REQUIRED WORK:
Report how many lines contain the word "behind", with no other text.

________

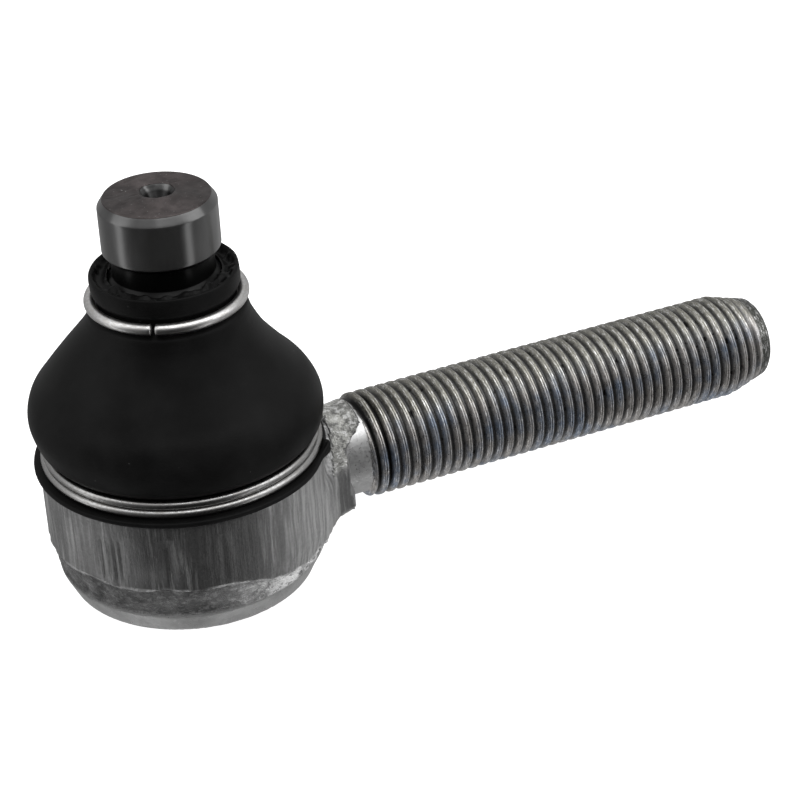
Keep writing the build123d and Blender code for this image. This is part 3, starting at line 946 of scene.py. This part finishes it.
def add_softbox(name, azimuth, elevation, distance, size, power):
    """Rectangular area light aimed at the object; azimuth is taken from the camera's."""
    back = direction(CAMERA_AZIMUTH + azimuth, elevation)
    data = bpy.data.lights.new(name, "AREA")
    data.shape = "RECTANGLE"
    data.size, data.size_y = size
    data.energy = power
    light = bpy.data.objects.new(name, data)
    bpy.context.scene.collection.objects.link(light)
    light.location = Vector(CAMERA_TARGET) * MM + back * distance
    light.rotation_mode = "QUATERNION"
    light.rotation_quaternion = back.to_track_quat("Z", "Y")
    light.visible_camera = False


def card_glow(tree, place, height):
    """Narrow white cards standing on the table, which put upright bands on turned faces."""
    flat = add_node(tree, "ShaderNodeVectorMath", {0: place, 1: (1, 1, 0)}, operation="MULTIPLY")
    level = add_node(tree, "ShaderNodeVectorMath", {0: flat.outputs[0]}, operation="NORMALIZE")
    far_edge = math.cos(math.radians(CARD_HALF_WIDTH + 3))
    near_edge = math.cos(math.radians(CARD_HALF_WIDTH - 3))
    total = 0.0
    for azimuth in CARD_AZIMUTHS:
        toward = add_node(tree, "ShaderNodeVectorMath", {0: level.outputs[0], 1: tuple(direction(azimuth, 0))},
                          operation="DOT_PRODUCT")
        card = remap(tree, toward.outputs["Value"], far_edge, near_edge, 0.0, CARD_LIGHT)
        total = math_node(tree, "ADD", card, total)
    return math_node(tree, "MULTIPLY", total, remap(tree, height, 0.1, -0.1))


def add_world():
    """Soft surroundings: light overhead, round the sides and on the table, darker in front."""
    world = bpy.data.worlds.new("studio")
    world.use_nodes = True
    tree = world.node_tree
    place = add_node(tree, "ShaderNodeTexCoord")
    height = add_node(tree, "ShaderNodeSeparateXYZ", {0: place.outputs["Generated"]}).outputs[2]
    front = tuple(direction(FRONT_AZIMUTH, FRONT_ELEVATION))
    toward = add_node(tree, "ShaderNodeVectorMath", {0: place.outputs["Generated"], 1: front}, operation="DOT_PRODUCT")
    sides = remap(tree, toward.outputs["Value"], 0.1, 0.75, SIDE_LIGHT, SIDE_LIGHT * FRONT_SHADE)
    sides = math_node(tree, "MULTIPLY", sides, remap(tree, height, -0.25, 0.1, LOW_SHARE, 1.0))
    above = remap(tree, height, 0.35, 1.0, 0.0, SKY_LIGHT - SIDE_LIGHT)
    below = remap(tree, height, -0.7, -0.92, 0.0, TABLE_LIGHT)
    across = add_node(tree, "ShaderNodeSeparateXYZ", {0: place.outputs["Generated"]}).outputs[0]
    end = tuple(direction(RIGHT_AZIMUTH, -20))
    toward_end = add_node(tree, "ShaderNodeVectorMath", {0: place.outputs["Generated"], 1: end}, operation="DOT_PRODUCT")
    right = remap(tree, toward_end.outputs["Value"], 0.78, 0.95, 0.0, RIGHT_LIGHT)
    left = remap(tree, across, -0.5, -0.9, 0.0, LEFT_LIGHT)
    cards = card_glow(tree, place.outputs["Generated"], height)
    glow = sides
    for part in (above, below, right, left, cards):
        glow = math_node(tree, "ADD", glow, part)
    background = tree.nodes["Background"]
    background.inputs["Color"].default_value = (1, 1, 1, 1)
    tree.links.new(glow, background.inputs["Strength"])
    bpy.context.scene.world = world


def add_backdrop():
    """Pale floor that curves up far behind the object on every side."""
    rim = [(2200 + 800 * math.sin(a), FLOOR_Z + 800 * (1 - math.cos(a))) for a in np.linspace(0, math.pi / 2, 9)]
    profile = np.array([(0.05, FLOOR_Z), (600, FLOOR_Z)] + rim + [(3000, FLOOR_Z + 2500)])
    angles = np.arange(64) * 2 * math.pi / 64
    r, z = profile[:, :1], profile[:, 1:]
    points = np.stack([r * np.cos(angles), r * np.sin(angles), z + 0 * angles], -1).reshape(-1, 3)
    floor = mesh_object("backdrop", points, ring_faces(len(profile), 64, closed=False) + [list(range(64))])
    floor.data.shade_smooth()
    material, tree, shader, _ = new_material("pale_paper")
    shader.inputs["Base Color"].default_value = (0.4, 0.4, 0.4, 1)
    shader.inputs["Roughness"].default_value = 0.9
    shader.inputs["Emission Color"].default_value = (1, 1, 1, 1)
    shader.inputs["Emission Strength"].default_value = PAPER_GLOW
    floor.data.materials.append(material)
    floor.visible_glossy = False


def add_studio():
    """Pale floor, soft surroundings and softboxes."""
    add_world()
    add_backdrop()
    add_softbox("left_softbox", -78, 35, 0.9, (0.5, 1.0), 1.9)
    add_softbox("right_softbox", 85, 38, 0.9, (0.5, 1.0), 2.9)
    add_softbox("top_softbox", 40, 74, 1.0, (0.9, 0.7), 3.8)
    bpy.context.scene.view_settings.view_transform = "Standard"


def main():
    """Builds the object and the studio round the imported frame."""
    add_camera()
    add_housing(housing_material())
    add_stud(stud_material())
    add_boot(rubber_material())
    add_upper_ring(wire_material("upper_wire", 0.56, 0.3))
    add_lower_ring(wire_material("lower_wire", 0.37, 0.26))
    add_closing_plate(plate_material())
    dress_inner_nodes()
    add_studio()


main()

________

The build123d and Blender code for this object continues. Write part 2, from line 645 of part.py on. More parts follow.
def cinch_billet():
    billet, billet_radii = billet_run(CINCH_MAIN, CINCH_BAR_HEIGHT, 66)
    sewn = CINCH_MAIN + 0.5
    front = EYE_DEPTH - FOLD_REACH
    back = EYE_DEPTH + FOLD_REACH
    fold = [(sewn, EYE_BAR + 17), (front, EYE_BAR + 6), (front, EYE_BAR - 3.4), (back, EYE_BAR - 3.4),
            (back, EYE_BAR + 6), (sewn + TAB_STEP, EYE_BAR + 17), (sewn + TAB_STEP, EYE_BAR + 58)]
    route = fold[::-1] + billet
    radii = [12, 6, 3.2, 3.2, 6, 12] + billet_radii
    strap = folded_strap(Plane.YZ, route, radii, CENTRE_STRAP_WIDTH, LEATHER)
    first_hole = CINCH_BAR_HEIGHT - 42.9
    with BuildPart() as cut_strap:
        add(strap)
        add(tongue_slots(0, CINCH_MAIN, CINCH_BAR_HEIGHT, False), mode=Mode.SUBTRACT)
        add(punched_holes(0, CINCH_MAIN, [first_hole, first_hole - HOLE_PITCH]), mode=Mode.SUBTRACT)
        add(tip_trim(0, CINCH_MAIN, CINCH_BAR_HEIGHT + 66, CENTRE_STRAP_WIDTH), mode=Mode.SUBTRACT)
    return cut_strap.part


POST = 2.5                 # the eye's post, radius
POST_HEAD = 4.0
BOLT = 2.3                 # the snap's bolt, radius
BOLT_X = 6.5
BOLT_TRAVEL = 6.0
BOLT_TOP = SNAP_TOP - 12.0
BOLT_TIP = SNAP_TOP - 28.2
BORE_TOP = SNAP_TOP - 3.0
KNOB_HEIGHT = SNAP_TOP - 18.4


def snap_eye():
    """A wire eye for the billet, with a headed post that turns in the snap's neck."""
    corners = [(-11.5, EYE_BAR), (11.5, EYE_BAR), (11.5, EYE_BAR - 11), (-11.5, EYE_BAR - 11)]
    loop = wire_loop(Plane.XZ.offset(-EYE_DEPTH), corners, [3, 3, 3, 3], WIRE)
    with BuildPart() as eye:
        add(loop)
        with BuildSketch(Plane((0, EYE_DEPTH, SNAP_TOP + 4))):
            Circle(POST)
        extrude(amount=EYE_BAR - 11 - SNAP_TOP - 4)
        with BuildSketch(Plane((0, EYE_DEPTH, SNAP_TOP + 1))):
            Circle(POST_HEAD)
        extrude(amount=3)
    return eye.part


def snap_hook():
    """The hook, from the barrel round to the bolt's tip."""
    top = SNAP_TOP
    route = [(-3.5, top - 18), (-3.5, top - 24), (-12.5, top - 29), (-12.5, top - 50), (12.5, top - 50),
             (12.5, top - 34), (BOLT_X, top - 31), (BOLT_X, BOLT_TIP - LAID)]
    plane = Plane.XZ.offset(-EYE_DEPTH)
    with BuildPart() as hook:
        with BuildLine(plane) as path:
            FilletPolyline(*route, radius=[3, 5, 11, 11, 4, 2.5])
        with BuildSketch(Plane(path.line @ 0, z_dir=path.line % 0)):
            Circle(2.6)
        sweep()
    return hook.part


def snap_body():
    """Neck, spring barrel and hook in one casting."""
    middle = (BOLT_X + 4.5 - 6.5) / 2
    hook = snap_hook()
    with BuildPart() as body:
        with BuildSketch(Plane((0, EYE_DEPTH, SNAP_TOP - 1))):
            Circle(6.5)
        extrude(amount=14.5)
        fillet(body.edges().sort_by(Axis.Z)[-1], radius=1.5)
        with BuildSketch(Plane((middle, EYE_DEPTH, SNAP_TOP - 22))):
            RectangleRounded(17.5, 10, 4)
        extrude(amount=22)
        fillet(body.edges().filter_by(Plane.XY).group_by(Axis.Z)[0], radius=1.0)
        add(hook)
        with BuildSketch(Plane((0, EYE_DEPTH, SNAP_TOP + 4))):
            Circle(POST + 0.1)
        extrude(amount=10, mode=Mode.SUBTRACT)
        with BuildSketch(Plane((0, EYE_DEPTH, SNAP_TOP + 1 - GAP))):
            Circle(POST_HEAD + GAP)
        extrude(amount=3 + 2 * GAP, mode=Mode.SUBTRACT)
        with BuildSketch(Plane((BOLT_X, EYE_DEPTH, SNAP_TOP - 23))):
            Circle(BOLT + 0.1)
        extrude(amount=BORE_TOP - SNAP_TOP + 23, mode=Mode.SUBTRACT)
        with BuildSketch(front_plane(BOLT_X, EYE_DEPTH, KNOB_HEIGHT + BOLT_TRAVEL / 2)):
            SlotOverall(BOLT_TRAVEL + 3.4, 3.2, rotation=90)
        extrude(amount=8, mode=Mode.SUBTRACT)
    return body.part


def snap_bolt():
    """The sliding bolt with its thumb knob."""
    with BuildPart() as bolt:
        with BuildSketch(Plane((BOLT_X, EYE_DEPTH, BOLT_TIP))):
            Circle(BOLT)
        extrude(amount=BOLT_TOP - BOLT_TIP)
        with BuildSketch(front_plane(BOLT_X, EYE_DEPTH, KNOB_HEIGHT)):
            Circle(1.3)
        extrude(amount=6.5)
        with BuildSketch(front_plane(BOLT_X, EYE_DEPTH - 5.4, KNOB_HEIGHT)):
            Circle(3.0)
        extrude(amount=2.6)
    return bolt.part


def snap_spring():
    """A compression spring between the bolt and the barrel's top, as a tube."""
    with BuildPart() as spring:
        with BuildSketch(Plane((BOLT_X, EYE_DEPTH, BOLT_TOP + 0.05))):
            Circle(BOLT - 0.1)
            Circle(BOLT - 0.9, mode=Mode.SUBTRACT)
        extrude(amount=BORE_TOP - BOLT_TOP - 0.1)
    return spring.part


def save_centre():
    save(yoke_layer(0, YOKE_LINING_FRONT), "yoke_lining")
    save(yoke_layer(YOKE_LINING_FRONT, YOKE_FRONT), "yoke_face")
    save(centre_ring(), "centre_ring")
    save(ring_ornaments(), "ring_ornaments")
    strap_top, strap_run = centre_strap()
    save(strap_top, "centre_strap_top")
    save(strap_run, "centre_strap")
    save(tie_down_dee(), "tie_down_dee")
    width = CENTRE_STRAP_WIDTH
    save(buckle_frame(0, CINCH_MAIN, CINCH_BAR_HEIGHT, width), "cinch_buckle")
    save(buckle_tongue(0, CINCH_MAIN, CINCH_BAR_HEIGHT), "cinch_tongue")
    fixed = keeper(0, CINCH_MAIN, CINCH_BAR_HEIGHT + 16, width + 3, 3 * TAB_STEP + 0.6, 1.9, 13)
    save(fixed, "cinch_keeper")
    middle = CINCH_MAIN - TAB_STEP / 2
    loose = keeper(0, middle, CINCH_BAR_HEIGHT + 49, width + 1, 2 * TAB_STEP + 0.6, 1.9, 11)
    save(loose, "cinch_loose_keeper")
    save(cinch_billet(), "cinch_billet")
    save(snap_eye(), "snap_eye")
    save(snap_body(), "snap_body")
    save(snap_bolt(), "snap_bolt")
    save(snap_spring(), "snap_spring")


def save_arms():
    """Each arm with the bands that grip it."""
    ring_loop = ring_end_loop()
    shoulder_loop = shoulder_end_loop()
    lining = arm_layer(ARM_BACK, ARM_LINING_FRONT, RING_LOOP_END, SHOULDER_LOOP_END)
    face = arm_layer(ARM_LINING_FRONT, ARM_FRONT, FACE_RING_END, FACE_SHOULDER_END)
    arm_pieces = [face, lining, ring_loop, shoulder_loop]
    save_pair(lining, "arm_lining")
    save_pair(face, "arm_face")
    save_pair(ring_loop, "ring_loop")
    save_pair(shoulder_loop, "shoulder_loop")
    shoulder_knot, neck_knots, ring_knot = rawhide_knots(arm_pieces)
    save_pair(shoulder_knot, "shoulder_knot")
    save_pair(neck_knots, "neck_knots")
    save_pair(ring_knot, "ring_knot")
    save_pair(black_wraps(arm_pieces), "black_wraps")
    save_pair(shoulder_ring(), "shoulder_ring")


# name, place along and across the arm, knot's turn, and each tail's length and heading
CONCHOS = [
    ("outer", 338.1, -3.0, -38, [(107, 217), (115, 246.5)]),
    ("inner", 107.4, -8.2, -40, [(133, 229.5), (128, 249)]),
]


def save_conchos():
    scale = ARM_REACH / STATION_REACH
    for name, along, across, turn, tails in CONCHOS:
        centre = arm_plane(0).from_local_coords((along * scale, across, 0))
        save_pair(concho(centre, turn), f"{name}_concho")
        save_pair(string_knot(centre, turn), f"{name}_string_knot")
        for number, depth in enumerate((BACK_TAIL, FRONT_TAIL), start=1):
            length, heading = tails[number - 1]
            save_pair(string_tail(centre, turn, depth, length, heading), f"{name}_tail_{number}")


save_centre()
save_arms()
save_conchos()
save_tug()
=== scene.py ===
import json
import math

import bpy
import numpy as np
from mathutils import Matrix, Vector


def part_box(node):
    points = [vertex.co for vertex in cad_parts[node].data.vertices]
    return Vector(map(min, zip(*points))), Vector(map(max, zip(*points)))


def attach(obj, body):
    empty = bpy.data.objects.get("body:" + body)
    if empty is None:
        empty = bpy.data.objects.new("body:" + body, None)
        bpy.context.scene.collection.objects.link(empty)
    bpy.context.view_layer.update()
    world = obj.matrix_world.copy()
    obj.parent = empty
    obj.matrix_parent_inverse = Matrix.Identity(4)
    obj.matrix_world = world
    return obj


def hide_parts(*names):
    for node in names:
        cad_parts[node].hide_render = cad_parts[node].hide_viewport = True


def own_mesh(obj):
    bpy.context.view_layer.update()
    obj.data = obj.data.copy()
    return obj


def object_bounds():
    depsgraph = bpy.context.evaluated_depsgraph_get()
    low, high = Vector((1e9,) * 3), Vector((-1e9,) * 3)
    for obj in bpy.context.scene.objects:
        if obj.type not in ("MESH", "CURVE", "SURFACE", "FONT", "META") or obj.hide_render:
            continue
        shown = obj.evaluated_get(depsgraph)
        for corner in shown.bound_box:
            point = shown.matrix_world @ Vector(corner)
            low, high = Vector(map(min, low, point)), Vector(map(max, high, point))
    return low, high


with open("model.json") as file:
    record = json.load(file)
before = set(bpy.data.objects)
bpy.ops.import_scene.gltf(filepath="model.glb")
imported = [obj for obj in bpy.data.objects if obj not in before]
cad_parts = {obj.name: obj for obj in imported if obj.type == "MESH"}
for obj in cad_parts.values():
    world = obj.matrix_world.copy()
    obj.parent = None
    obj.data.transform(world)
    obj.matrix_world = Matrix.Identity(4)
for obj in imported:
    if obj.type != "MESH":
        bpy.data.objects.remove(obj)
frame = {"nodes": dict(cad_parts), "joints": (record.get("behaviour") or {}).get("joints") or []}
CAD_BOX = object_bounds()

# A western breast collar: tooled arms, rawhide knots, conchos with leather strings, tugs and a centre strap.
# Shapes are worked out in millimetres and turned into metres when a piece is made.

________

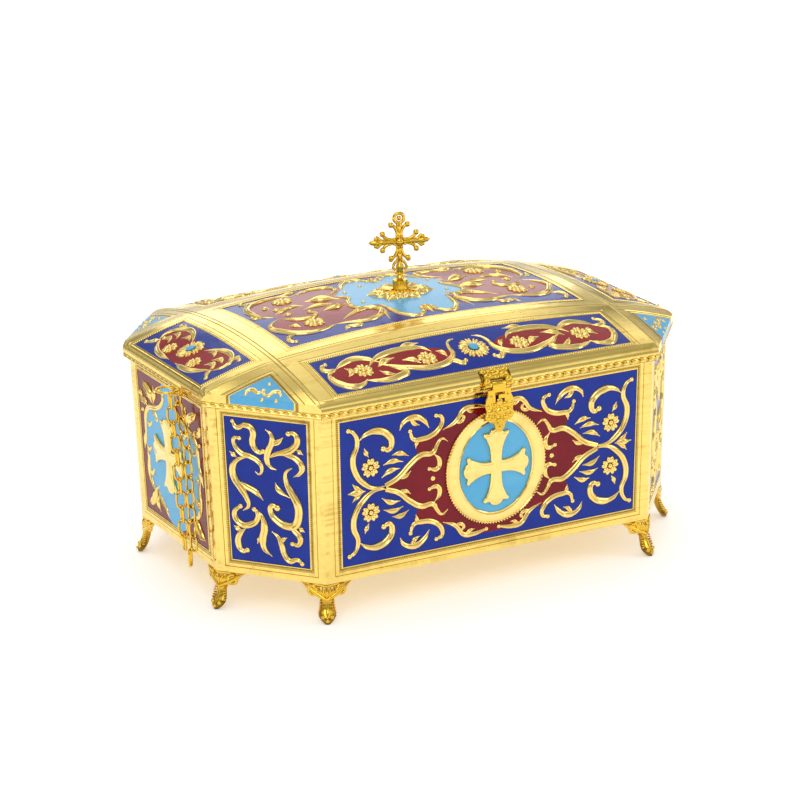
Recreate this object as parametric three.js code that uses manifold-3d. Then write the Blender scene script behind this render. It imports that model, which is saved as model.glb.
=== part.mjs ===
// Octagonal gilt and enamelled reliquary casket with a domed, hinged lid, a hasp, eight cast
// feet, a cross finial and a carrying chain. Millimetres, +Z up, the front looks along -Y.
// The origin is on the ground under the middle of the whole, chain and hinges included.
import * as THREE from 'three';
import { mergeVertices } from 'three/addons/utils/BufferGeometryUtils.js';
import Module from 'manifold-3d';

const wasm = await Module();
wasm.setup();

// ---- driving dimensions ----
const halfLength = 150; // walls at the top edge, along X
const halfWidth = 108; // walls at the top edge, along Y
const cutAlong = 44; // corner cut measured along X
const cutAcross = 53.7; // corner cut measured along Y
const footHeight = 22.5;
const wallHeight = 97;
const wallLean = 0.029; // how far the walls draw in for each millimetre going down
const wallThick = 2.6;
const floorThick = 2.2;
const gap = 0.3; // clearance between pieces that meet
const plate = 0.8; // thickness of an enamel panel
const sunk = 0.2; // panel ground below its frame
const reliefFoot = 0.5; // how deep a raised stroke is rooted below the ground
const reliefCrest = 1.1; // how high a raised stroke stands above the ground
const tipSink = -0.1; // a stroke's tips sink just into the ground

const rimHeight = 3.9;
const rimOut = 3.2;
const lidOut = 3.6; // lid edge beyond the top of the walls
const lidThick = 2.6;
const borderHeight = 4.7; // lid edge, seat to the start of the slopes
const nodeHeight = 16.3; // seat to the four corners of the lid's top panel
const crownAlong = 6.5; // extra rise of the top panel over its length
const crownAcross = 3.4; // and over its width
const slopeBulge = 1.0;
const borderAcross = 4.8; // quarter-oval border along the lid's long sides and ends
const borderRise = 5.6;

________

FULL SOLUTION:
2